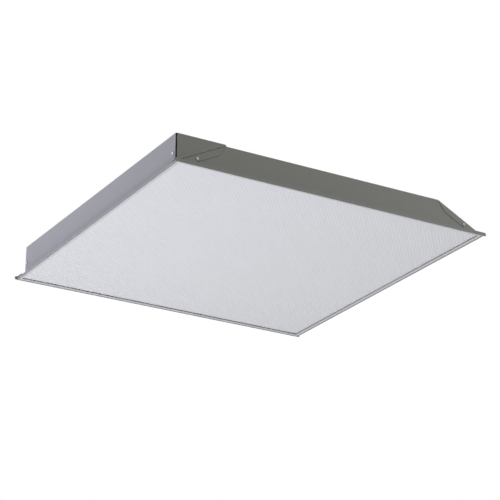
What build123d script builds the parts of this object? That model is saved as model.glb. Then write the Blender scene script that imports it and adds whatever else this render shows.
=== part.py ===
from build123d import *
import math
import os

os.makedirs("parts", exist_ok=True)

# Shallow recessed ceiling light of the square 600 mm (2 ft) size, with a hinged lens frame.
# X runs across the housing channel, Y along it, Z is up. Z = 0 is the lower edge of the two
# end rails, which stand on the ceiling grid, and the origin is the middle of the square.

# ---------------------------------------------------------------- rim on the ceiling grid
rim_length = 603.0  # along Y, over the outer faces of the two end rails
side_rim_width = 594.0  # along X, over the outer faces of the two side lips
rail_overrun = 4.5  # each end rail's tip beyond the side lip
end_ledge = 17.5  # from an end rail's face in to the end plate
ledge_top = 6.4
rail_tip_radius = 2.4
side_ledge = 3.0
side_lip_bottom = 0.4
side_lip_top = 4.6

# ---------------------------------------------------------------- housing channel
sheet = 0.6
bend_radius = 0.9
fold_radius = 0.5  # where the slopes turn into their flaps
end_bend_radius = 1.5  # outer radius of the compartment end's foot
body_top = 55.4
cover_side_shoulder = 98.0  # side lip in to where the cover side's slope meets the top
open_side_shoulder = 81.0
cover_side_knee = 7.0
open_side_knee = 15.0
plate_fit = 0.2  # end plate's edge to the inside of the channel
lap_gap = 0.2  # between folded strips that run past each other
flap_width = 11.5
flap_start = 3.0
flap_corner = 4.0
flap_corner_at = 6.0
flap_full_at = 20.0
flap_floor_gap = 0.8
flap_screw_at = 62.0
flap_screw_in = 6.5
top_flange = 10.0
top_flange_in = 6.0  # flange's end back from the slope
end_rivet_in = 24.0
tie_slot_length = 12.0
tie_slot_width = 3.5
tie_bridge = 9.0
tie_in_x = 57.5  # middle of a pair of slots in from the shoulder
tie_from_end = 74.0

# ---------------------------------------------------------------- wiring compartment
cover_inset = 7.0  # cover's outer face in from the side lip
cover_top = 58.6
cover_short = 2.0  # cover's end back from the outer face of the compartment end
cover_foot = 10.0
cover_overlap = 14.0
joggle_run = 2.0
corner_slot = 1.6  # open slot at the cover's upright corners
compartment_flange = 12.0
ear_length = 12.0
ear_height = 12.0
ear_back = 2.8
cover_screw_z = 25.0
cover_screw_back = 8.5
cover_top_screw_in = 84.0  # outer screws of the top lap back from the end plates
access_in = 47.0  # access plate's middle in from the cover's side
access_from_end = 112.0
access_width = 44.0
access_length = 90.0
access_lap_x = 7.0
access_lap_y = 12.0
access_sheet = 0.8
access_gap = 0.1
access_corner = 4.0
access_screw_edge = 6.0
lock_slot_width = 4.6
lock_slot_spare = 3.4  # wider on the pivot's side, as the plate turns about the pivot
knockout_radius = 11.1
knockout_spacing = 38.0
knockout_score = 0.5
knockout_score_width = 0.6

# ---------------------------------------------------------------- hinged lens frame
frame_rise = 0.8  # frame's face above the end rails' lower edges
face_width = 5.7
face_thickness = 1.0
frame_wall = 0.8
frame_wall_at = 2.5
frame_height = 4.6
frame_lip = 0.4
lens_step = 2.3
face_rounding = 0.5
frame_gap_x = 1.2  # frame to the inside of a side lip
frame_gap_y = 0.4  # frame to the inside of an end rail
lens_thickness = 1.5
lens_fit = 0.3
film_thickness = 0.3
key_leg = 22.0
key_width = 1.5
key_fit = 0.1
hinge_in = 2.4  # pivot in from the inside of the side lip
hinge_rise = 1.7  # pivot above the frame's face
pin_radius = 0.5
pin_fit = 0.05
hinge_block_width = 2.0
hinge_block_height = 1.4
hinge_block_length = 12.0
hinge_block_back = 0.3  # block's end back from the frame's edge

# ---------------------------------------------------------------- cam latches
latch_in = 29.0  # latch centre in from the side lip's face
latch_back = 2.9  # latch centre in from the end rail's inner face
latch_head_radius = 2.0
latch_head_height = 0.5
latch_head_fit = 0.12
latch_shaft_radius = 1.0
latch_shaft_fit = 0.1
latch_slot = 0.6
latch_slot_depth = 0.25
cam_lift = 0.5  # cam's underside above the ledge
cam_thickness = 1.0
cam_reach = 8.0
cam_width = 2.6
cam_fit = 0.5
cam_end_fit = 1.3  # beyond the cam's tip, so that it clears the slot as the frame swings

# ---------------------------------------------------------------- light engine
board_count = 4
board_in = 50.0  # outer boards' middle in from the shoulders
board_width = 24.0
board_end_gap = 24.0  # board's end back from the end plate's face
board_thickness = 1.6
board_corner = 1.0
package_size = 3.0
package_height = 0.7
package_step = 20.0
package_margin = 10.0
board_screw_in = 18.0
board_screw_offset = 8.0  # middle screw off the board's middle
connector_width = 9.0
connector_length = 12.0
connector_height = 3.2
connector_chamfer = 0.6

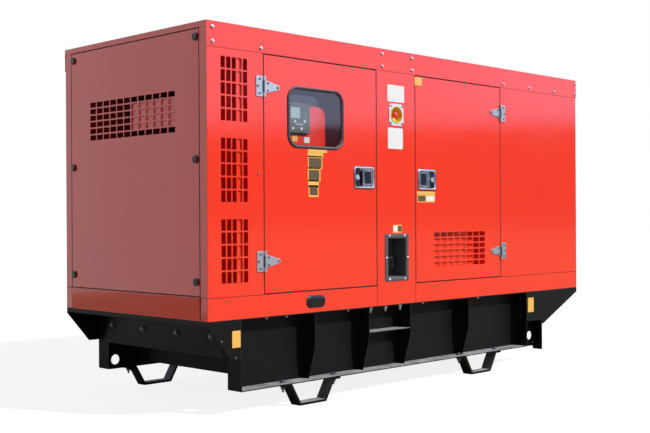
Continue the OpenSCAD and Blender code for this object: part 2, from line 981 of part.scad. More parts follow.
module radiator() {
  half = radiator_w / 2;
  low = 30;
  color("#2a2c2f") front() {
    slab([radiator_x, engine_y - half, low], [radiator_x + radiator_t, engine_y + half, low + radiator_h]);
    for (side = [-1, 1])
      slab(
        [radiator_x - 20, engine_y + side * (half - 30) - 30, 0],
        [radiator_x + radiator_t + 20, engine_y + side * (half - 30) + 30, low]
      );
  }
}

// ---- Nodes ----

front() base_beam();  // base_beam_front
rear() base_beam();  // base_beam_rear
left_end() base_end(overhang_l, overhang_l, overhang_l * 0.68);  // base_end_left
right_end() base_end(overhang_r, overhang_r + tail_l, overhang_r);  // base_end_right
fuel_tank();
union() { front() feet(foot_x1); rear() feet(foot_x1_rear); }
union() { front() sill(true); rear() sill(false); }  // sills
front() vent_panel();  // vent_panel_front
rear() vent_panel();  // vent_panel_rear
front() centre_post(true);  // centre_post_front
rear() centre_post(false);  // centre_post_rear
front() fixed_panel();  // fixed_panel_front
rear() fixed_panel();  // fixed_panel_rear
union() { front() door_frame(true); rear() door_frame(false); }  // door_frames
left_end() end_frame();  // end_frame_left
right_end() end_frame();  // end_frame_right
left_end() end_panel();  // end_panel_left
right_end() end_panel();  // end_panel_right
union() { left_end() knobs(); right_end() knobs(); }  // end_knobs
roof();
front() door_1_leaf();  // door_left
front() door_2_leaf();  // door_right
rear() { door_leaf(door_1_x, 1); door_2_leaf(); }  // rear_doors
front() {  // hinge_leaves
  hinges_of(axis_1_x, 0) hinge_fixed();
  hinges_of(axis_2_x, 1) hinge_fixed();
}
front() hinges_of(axis_1_x, 0) hinge_arm();  // hinge_arms_left
front() hinges_of(axis_2_x, 1) hinge_arm();  // hinge_arms_right
rear() rear_fittings();  // rear_door_fittings
front() seal();  // window_seal
front() glass();  // window_glass
front() latch_place(door_1_x, 1) latch_dish();  // latch_dish_left
front() latch_place(door_2_x, -1) latch_dish();  // latch_dish_right
front() latch_place(door_1_x, 1) latch_handle();  // latch_handle_left
front() latch_place(door_2_x, -1) latch_handle();  // latch_handle_right
control_cabinet();
controller();
stop_cup();
stop_button();
filler_recess();
filler_cap();
sill_plug();
union() { front() vent_baffle(); rear() vent_baffle(); }  // vent_baffles
front() door_duct();  // door_vent_duct
alternator();
engine();
radiator();

module rear_fittings() {
  hinges_of(axis_1_x, 0) { hinge_fixed(); hinge_arm(); }
  hinges_of(axis_2_x, 1) { hinge_fixed(); hinge_arm(); }
  latch_place(door_1_x, 1) { latch_dish(); latch_handle(); }
  latch_place(door_2_x, -1) { latch_dish(); latch_handle(); }
}
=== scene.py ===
# %% [markdown]
# # A diesel generator in its canopy
#
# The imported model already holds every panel, beam and machine at its real
# size, in metres. This lesson dresses it: paint with its gloss and its dust,
# bolts, hinge screws, seals, the control panel behind the window, and the
# quilted lining inside the doors. Every piece is made where the model says
# its neighbours are, so nothing has to be moved into place afterwards.

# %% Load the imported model
import json
import math

import bmesh
import bpy
from mathutils import Matrix, Vector


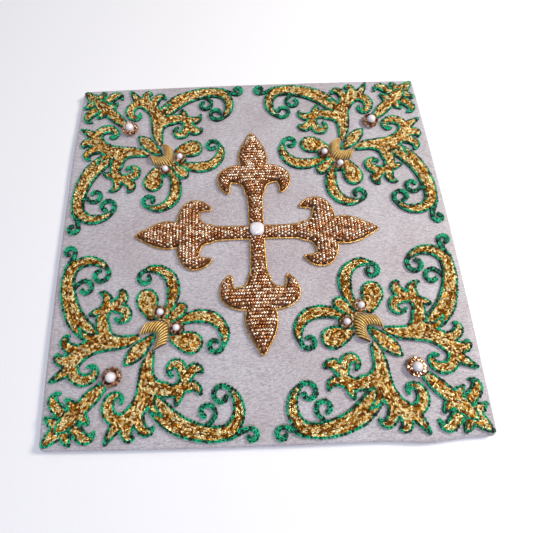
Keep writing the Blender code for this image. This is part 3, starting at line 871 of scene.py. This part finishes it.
class PALL_OT_stitching(bpy.types.Operator):
    """The chain stitch of the four corners: green lines round rows of gold"""

    bl_idname = "pall.stitching"
    bl_label = "Chain stitch"

    def execute(self, context):
        looks = context.scene.pall_stitch
        finishes = [
            # Rayon floss: soft gloss along the thread; its lit and shaded greens, mixed at random by
            # link and fleck, are painted highlight and painted shade of the links
            spun_thread("rayon_floss_green", [looks.green_shade, looks.green],
                        roughness=0.34, metallic=0.0, grain=0.9, bump=0.08),
            # Metallised thread: its light tone paints bright glints where the flat foil would turn
            # to the light, its dark tone paints shade in the gaps; both fall at random by link and
            # fleck
            spun_thread("metallised_thread_gold",
                        [looks.gold_shade, looks.gold, looks.gold_light],
                        roughness=0.28, metallic=0.70, grain=0.9, bump=0.06),
            # The same threads packed under the stitches, coloured dark as painted shade where little
            # light comes
            spun_thread("rayon_floss_green_painted_shade", [linear("#010F0A"), linear("#012A1C")],
                        roughness=0.8, metallic=0.0, grain=0.8, bump=0.05),
            spun_thread("metallised_thread_gold_painted_shade", [linear("#3E1E04"), linear("#8E5614")],
                        roughness=0.5, metallic=0.4, grain=0.8, bump=0.05),
        ]
        width, pitch = looks.chain_width / MM, looks.chain_link / MM
        gold_row, gold_pitch = looks.gold_row / MM, looks.gold_link / MM
        threads = [
            # a link's length and width, thickness of the thread, its sides, height, looseness
            ((pitch * LINK_OVERLAP, width), 0.48, 5, 0.58, 0.13),
            ((gold_pitch * LINK_OVERLAP, gold_row * GOLD_WIDTH), 0.41, 4, 0.62, 0.26),
        ]
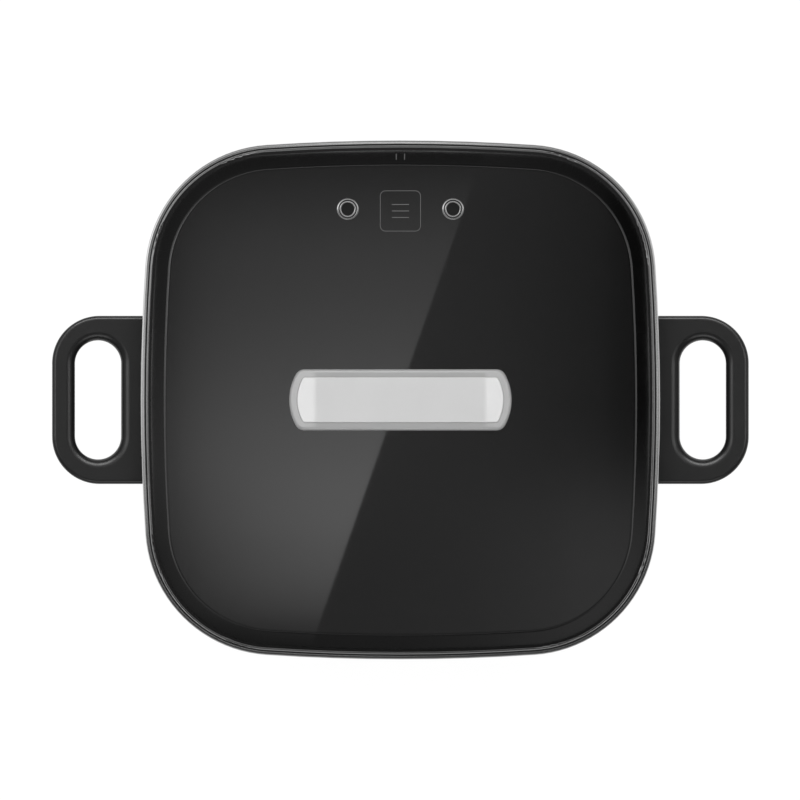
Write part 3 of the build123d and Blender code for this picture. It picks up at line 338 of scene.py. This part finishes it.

#### REQUIREMENTS:
Retype, exactly and in full, the lines above from the one containing "Keep writing the" through the one containing "chain stitch of".

#### SOLUTION FOR THIS PROBLEM:
Keep writing the Blender code for this image. This is part 3, starting at line 871 of scene.py. This part finishes it.
class PALL_OT_stitching(bpy.types.Operator):
    """The chain stitch of the four corners: green lines round rows of gold"""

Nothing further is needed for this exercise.